After some time, the prince and princess bear began to feel better. The other bears had given them so much love and compassion and laughter, it was hard not to feel better. Slowly, very, very slowly, the bear prince and his princess began to laugh with them too. And slowly, very, very, slowly the hurt began to hurt less and less.
Because the princess bear discovered she was never really alone. Even when she was far away to the south, she always had her bears. Her bear prince. Her sister bears. Her brother bears. Her mother bear and King Walrus. Her aunt bears and uncle bears and cousin bears and friend bears. Her whole bear family. Because there is a kind of love that never fades, never tires, ignores distance and time. This kind of love can pull souls from shadows and ignite sparks of joy and laughter. And, the bear princess knew this. True that she was loved like this, but also she was loving like this. Her love transcended time and space and found its way over land and water and through the clouds all the way to heaven. For time eternal. To her Bop.
And that is what I mean when I say grinandbearpack. It is an expression of incredible gratitude to my family. When I faced the toughest of times, it was the bearpack that brought me back to life.

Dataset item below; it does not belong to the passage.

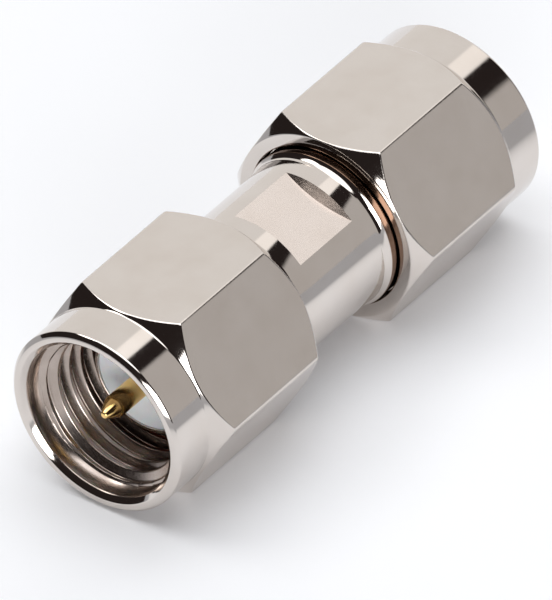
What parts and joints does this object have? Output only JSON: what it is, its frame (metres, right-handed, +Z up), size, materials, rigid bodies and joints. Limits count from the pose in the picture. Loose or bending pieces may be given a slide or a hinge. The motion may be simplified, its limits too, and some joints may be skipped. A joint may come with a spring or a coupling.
{
  "type": "coaxial adapter",
  "caption": "Straight plug-to-plug coaxial adapter: a turned barrel with wrench flats, pin contacts in white insulators, and a free-turning hexagon coupling nut at each end.",
  "frame": {"origin": "middle of the adapter's length, on its axis, half way up as it lies", "axes": "+X along the axis towards nut b, +Z up as it lies on one flat of each nut, +Y completes the right-handed frame"},
  "size_m": [0.0226, 0.0092, 0.008],
  "materials": {
    "body_nickel": "bright nickel plate on turned brass",
    "nut_nickel": "bright nickel plate on turned brass",
    "contact_gold": "gold plate on machined brass",
    "spring_bronze": "plain spring bronze",
    "dielectric": "white fluoropolymer, cut face",
    "seal_rubber": "moulded silicone rubber, matt red-brown"
  },
  "bodies": {
    "barrel": {"barrel": "body_nickel", "center_contact": "contact_gold", "snap_ring_a": "spring_bronze", "snap_ring_b": "spring_bronze", "insulator_a": "dielectric", "insulator_b": "dielectric", "gasket_a": "seal_rubber", "gasket_b": "seal_rubber"},
    "nut_a": {"coupling_nut_a": "nut_nickel"},
    "nut_b": {"coupling_nut_b": "nut_nickel"}
  },
  "joints": [
    {"name": "nut_a_spin", "type": "hinge", "parent": "barrel", "child": "nut_a", "pos_m": [-0.00715, 0, 0], "axis": [1, 0, 0], "continuous": true},
    {"name": "nut_b_spin", "type": "hinge", "parent": "barrel", "child": "nut_b", "pos_m": [0.00715, 0, 0], "axis": [1, 0, 0], "continuous": true}
  ]
}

This story is for Ducky, so that she might one day understand just how much she means to me. This story is for Bop, so that he might know that he is always and forever remembered and loved. This story is for Beer Bear, so that he might see: he is the only person in the world with whom I could have done it, survived. This story is for my bearpack, so that they might know just how grateful I am. Ducky. Bop. Beer Bear. The bearpack. Laughter. Words. They are the loves of my life.